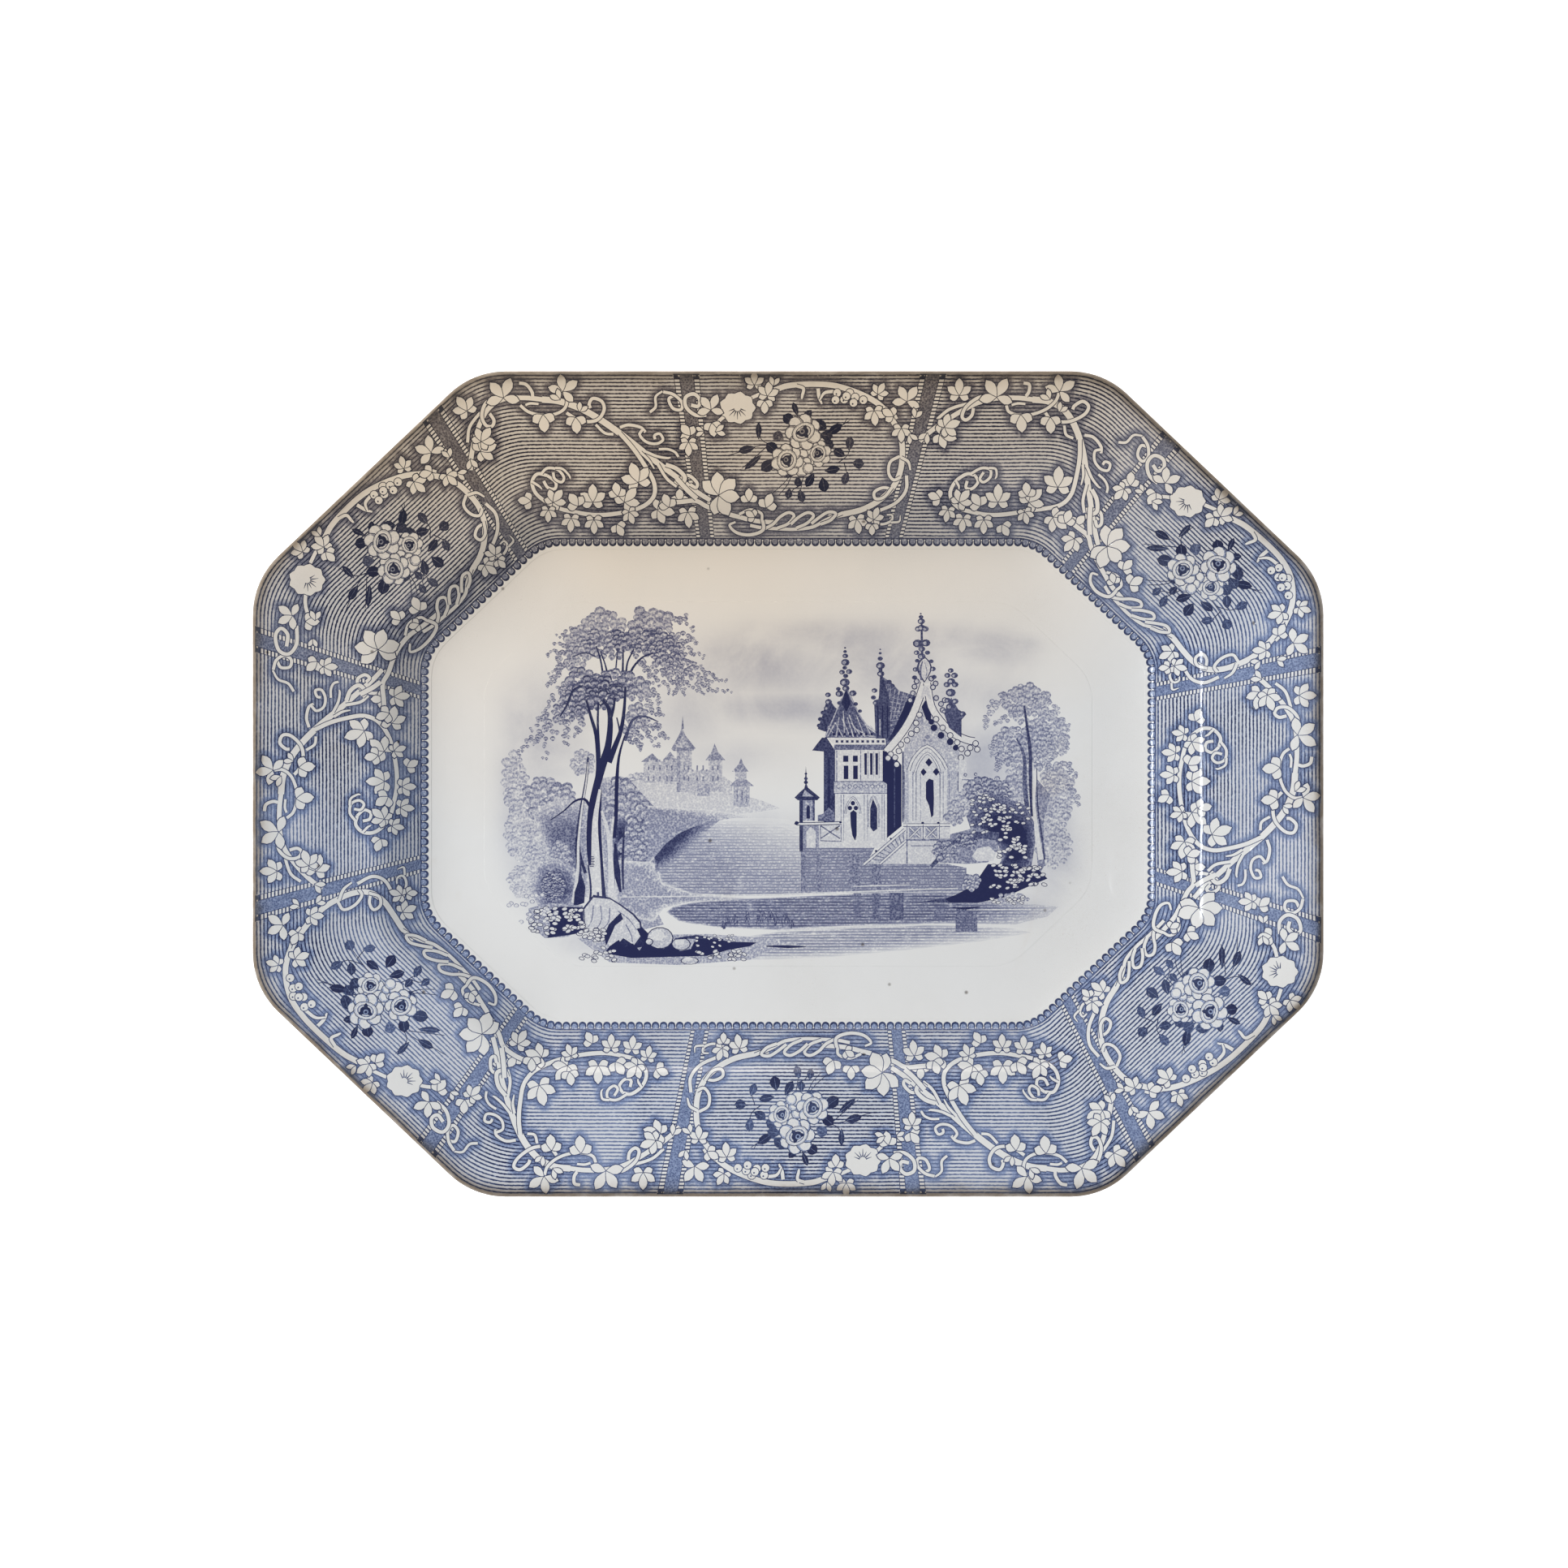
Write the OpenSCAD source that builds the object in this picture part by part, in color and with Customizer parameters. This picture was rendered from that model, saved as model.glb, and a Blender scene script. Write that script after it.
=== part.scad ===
// Transfer-printed serving platter: a pressed earthenware body, its underglaze
// prints (twelve cut lengths of border and one centre scene) and the clear glaze.
// It lies on its foot, face up, with its length along X.

/* [Outline] */
// Overall length, across the two short sides
platter_length = 393; // [385:1:400]
// Overall width, across the two long sides
platter_width = 303; // [297:1:309]
// Distance across the cut corners
corner_span = 379; // [374:1:384]
// Angle of a cut corner's outward direction from the length
corner_angle = 46.5; // [44:0.5:48]
// Radius that rounds the eight outer corners
rim_corner_r = 30; // [20:1:34]
// Radius that rounds the eight corners of the well
well_corner_r = 18; // [14:1:20]

/* [Section] */
// Height of the rim's top above the table
platter_height = 37; // [34:1:42]
// Width of the printed border, from the rim's edge to the well
border_w = 61; // [59:0.5:63]
// Thickness of the well
well_t = 5.6; // [5:0.1:7]
// Thickness of the rim and the shoulder
rim_t = 4.8; // [4.4:0.1:5.4]
// Height of the recess inside the foot
foot_recess = 2.4; // [1.6:0.1:3.2]
// Width of the foot's bare resting face
foot_w = 3.4; // [3:0.1:5]

/* [Layers] */
// Thickness of the clear glaze over the prints
glaze_t = 0.3; // [0.25:0.05:0.4]
// Thickness of a printed layer
print_t = 0.1; // [0.08:0.01:0.12]

/* [Smoothness] */
// Steps round each outer corner
corner_steps = 3; // [2:1:5]

/* [Hidden] */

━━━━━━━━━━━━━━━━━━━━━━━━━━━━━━

■ **WORK INSTRUCTIONS**
Take the listing above and set it down exactly.

■ **REPLY**
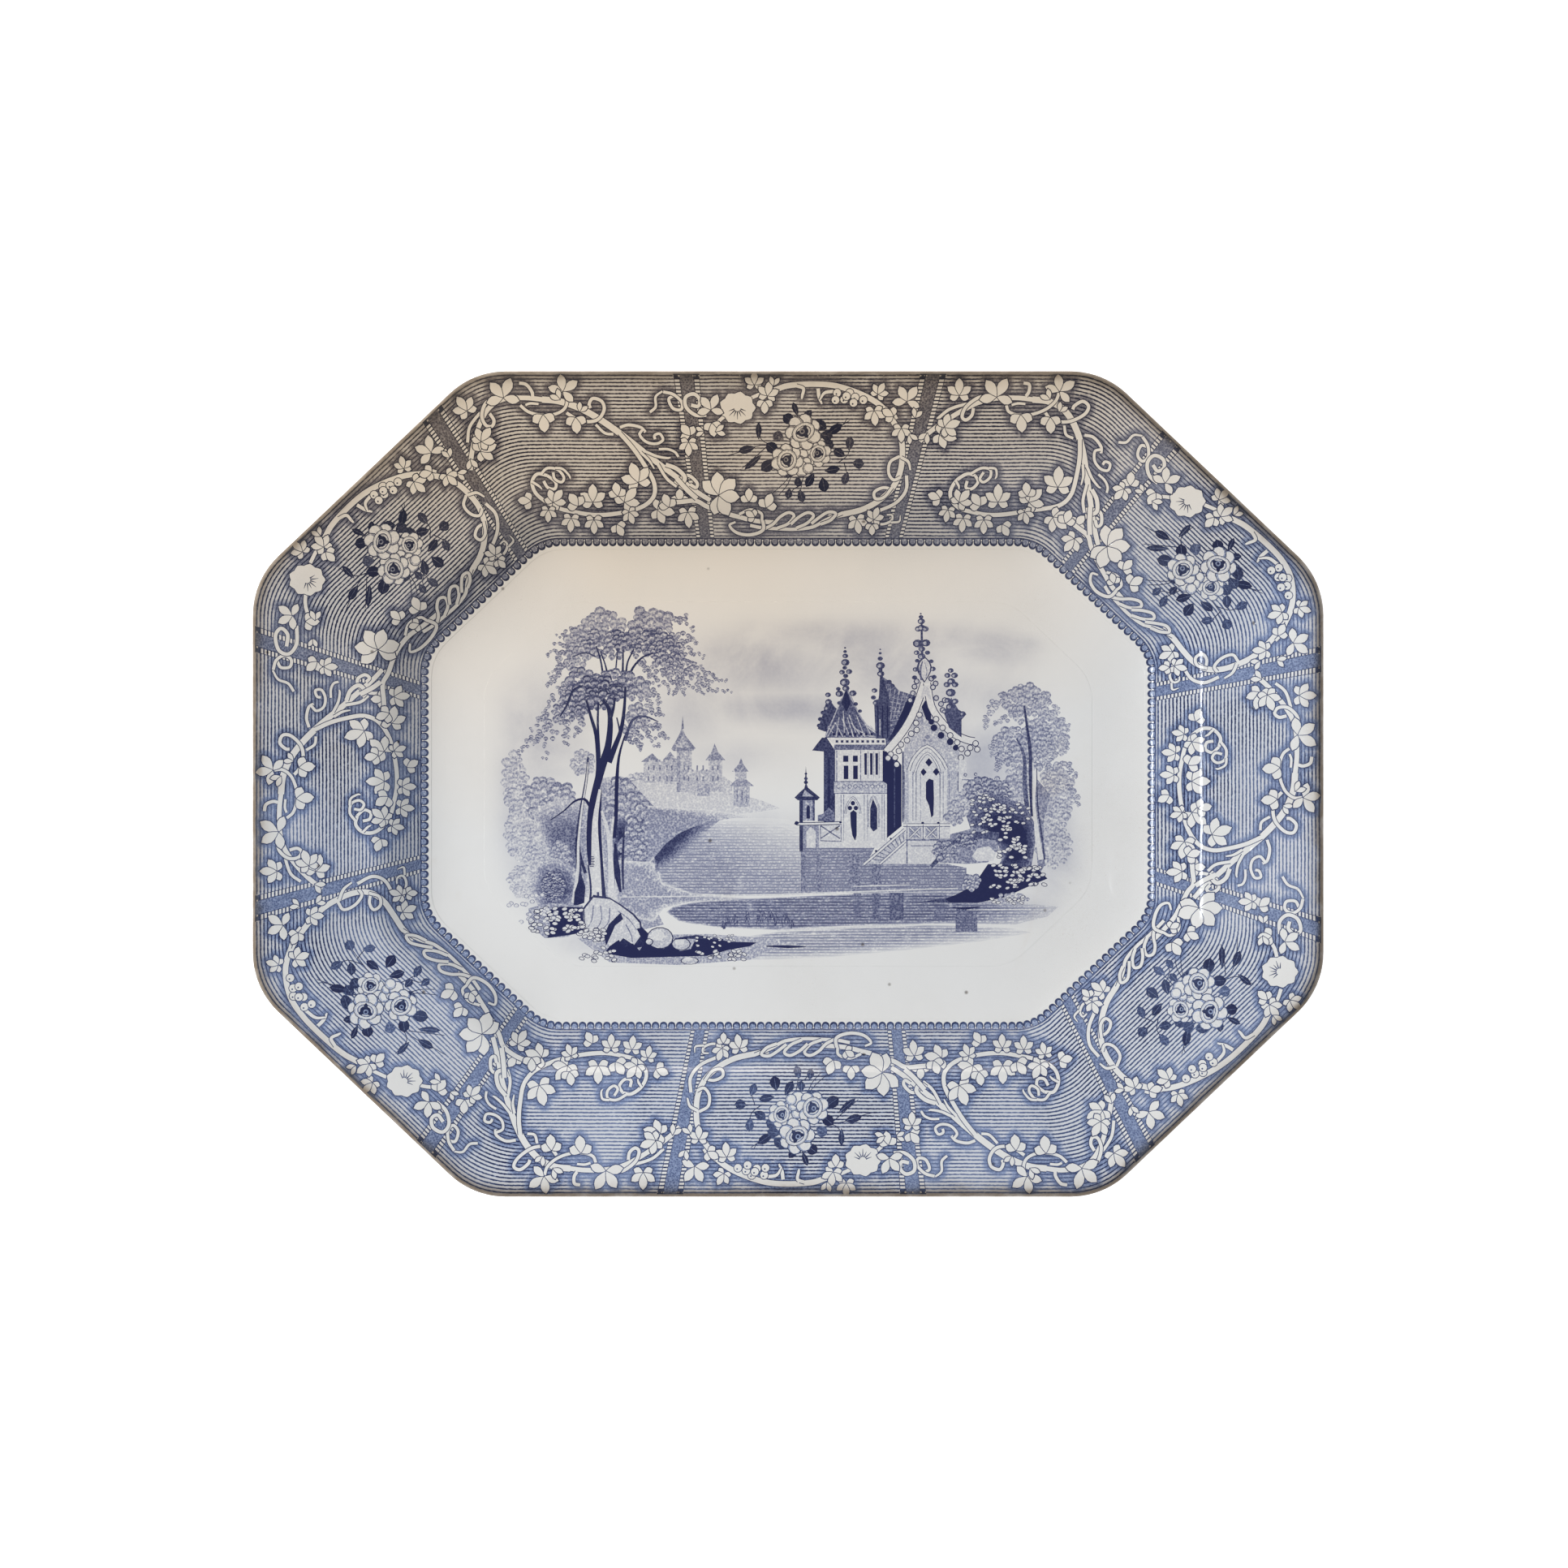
Write the OpenSCAD source that builds the object in this picture part by part, in color and with Customizer parameters. This picture was rendered from that model, saved as model.glb, and a Blender scene script. Write that script after it.
=== part.scad ===
// Transfer-printed serving platter: a pressed earthenware body, its underglaze
// prints (twelve cut lengths of border and one centre scene) and the clear glaze.
// It lies on its foot, face up, with its length along X.

/* [Outline] */
// Overall length, across the two short sides
platter_length = 393; // [385:1:400]
// Overall width, across the two long sides
platter_width = 303; // [297:1:309]
// Distance across the cut corners
corner_span = 379; // [374:1:384]
// Angle of a cut corner's outward direction from the length
corner_angle = 46.5; // [44:0.5:48]
// Radius that rounds the eight outer corners
rim_corner_r = 30; // [20:1:34]
// Radius that rounds the eight corners of the well
well_corner_r = 18; // [14:1:20]

/* [Section] */
// Height of the rim's top above the table
platter_height = 37; // [34:1:42]
// Width of the printed border, from the rim's edge to the well
border_w = 61; // [59:0.5:63]
// Thickness of the well
well_t = 5.6; // [5:0.1:7]
// Thickness of the rim and the shoulder
rim_t = 4.8; // [4.4:0.1:5.4]
// Height of the recess inside the foot
foot_recess = 2.4; // [1.6:0.1:3.2]
// Width of the foot's bare resting face
foot_w = 3.4; // [3:0.1:5]

/* [Layers] */
// Thickness of the clear glaze over the prints
glaze_t = 0.3; // [0.25:0.05:0.4]
// Thickness of a printed layer
print_t = 0.1; // [0.08:0.01:0.12]

/* [Smoothness] */
// Steps round each outer corner
corner_steps = 3; // [2:1:5]

/* [Hidden] */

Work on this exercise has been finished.